The ship replica was playground to these kids.

Final Thoughts

Like any city with a dark colonial past, Semarang is a heritage-laden city with stories waiting to be told--or in their case, probably buried. As a Filipina who grew up in Manila, I felt an instant connection to the old buildings and churches in Semarang. But as I look back now, I realize that the atmosphere there was entirely different. 

Our buildings and churches in Manila with great historical importance are well preserved and often visited. Spanish era churches are filled to the brim every Sunday service while parks and monuments are often renovated--sometimes to a point that it doesn't even look old and historic anymore. 

Semarang on the other hand is completely the opposite. Although the remnants of the Dutch era is still lingering in the city, the atmosphere is not as nostalgic. The old buildings are abandoned and almost decaying as if they were purposely neglected. The church, although functional can be better cared for. The 100 year old Lawang Sewu is left to be a haunted attraction in the midst of a bustling modern city.

Maybe, because Semarang--and Indonesia in general--is predominantly Muslim, and that made them reluctant to conserve a culture that they don't really care for.

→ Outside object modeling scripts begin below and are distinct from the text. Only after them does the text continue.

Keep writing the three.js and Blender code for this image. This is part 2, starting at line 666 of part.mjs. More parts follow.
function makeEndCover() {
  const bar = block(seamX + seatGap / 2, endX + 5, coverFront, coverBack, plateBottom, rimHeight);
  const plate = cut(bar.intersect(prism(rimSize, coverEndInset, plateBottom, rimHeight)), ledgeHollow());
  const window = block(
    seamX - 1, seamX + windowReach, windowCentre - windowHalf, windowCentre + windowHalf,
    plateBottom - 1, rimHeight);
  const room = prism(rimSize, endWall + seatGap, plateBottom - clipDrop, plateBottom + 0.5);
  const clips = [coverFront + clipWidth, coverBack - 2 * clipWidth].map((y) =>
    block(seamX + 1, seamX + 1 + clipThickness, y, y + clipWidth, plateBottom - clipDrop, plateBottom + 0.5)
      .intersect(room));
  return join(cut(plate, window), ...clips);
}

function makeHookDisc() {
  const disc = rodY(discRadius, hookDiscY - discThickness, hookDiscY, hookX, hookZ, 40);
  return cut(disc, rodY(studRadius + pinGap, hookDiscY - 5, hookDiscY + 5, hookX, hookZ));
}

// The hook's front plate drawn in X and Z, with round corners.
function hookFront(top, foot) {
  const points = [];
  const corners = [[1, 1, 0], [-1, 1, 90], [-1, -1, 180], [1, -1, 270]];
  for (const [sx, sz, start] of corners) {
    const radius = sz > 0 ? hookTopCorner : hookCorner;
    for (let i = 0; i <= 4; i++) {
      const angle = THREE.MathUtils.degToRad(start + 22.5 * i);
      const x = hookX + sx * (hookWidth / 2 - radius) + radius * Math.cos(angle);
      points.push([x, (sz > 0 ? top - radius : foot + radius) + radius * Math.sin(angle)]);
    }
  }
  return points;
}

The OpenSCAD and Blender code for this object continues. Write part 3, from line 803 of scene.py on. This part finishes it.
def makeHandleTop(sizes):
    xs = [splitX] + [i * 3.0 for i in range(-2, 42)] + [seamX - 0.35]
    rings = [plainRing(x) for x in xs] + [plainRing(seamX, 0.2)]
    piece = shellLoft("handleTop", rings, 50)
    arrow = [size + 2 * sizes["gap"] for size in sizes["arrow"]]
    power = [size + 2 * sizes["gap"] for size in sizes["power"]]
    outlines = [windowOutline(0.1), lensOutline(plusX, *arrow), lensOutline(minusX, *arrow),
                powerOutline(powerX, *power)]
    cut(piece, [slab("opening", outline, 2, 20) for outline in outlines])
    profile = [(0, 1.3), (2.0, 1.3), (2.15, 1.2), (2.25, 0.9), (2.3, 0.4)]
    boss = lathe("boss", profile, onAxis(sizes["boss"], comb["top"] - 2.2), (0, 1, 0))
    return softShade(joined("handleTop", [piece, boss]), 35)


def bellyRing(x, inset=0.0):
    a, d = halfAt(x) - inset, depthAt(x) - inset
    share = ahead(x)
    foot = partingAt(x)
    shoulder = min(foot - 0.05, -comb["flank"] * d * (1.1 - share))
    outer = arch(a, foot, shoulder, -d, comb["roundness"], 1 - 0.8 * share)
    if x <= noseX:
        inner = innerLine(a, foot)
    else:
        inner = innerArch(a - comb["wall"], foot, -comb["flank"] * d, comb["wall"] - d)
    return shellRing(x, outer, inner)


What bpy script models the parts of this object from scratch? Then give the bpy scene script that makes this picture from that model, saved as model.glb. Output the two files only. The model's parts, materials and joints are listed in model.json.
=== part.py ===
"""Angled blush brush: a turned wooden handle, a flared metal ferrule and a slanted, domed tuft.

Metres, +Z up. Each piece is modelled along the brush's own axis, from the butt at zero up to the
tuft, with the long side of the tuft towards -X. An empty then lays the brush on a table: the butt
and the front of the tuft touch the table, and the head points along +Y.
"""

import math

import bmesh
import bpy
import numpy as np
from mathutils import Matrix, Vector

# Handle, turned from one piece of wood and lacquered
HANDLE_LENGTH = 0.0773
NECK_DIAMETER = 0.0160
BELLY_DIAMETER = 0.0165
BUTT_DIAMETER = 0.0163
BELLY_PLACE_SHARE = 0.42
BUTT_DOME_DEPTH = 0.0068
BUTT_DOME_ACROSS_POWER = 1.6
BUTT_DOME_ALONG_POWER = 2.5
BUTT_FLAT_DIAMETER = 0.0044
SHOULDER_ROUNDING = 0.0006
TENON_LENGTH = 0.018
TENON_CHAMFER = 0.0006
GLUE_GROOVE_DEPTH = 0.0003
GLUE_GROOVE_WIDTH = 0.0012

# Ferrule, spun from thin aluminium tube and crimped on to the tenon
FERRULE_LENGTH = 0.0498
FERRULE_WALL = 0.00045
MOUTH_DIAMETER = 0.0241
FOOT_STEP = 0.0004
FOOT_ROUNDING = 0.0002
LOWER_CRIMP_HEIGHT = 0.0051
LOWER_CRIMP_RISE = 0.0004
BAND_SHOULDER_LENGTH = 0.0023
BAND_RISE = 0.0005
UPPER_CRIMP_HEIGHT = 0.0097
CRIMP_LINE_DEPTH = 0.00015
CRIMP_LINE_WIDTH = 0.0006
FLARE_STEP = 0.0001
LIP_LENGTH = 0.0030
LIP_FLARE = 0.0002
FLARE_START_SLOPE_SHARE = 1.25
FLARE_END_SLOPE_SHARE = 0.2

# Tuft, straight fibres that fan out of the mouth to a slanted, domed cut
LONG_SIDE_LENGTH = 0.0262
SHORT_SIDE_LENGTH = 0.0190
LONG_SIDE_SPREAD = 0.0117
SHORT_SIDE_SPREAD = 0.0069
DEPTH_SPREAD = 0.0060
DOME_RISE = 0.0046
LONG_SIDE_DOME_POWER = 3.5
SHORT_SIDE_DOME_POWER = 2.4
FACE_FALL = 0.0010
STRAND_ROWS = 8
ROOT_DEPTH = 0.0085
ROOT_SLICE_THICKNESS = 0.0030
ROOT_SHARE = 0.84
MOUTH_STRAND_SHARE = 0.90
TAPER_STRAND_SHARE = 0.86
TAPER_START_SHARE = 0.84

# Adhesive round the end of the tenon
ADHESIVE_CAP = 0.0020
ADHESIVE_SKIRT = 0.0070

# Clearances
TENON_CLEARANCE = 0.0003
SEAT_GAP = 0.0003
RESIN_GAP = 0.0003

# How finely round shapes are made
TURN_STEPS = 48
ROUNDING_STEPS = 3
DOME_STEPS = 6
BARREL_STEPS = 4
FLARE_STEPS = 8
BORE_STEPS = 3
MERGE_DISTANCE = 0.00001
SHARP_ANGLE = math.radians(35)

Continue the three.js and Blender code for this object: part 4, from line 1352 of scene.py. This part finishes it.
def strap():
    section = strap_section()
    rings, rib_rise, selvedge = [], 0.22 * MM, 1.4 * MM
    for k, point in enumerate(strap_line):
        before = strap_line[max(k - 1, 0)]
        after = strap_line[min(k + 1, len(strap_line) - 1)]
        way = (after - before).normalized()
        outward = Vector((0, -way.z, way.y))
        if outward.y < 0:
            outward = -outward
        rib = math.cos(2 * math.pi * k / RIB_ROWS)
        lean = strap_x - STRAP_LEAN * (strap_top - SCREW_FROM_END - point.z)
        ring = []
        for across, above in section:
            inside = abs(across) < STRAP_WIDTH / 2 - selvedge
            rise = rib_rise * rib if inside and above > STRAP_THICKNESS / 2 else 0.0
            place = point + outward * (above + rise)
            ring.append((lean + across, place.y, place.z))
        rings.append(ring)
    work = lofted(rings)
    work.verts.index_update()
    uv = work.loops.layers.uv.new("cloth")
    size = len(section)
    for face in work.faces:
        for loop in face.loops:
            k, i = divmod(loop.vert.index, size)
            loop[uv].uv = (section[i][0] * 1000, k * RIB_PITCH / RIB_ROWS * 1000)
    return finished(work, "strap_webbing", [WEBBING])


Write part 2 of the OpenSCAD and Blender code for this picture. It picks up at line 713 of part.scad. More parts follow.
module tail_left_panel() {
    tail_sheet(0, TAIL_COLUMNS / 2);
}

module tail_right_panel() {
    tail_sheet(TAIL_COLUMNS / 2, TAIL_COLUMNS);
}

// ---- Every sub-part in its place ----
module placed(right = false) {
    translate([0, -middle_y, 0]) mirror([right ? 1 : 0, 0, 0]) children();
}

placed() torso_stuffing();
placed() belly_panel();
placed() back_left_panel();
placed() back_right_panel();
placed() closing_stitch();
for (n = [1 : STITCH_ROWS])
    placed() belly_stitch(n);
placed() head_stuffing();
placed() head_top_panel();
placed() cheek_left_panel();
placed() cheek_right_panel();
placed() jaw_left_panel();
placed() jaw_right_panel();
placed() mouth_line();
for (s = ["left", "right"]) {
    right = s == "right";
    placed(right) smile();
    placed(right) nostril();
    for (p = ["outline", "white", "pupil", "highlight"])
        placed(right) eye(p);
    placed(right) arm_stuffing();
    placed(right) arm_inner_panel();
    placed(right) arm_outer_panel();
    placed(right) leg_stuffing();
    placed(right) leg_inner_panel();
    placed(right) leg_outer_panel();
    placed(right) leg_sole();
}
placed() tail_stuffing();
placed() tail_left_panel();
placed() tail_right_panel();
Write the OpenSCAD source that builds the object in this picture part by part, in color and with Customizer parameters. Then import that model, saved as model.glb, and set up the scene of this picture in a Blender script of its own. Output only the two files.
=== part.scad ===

Or perhaps the colonial origin of the buildings and the tragic times it brought still haunts them up to this day and that might be keeping them from moving forward. Neither of these might be true but it is how I felt as I was wandering around town.

Again, as someone who has lived in country where independence was fought and died for, I can sympathize with the people of Semarang. Our nations have suffered from both the European and Japanese occupations. And yet, we both come out of it differently. Of course, neither of us can definitively say who has it better, there's just so many factors and history to consider.

If anything, I've learned a lot on this trip, things and realizations I wouldn't have learned at home or elsewhere. I'm glad I gave Semarang a chance, it surprised me with its unpretentious beauty, charming people and above all its strange yet familiar surroundings.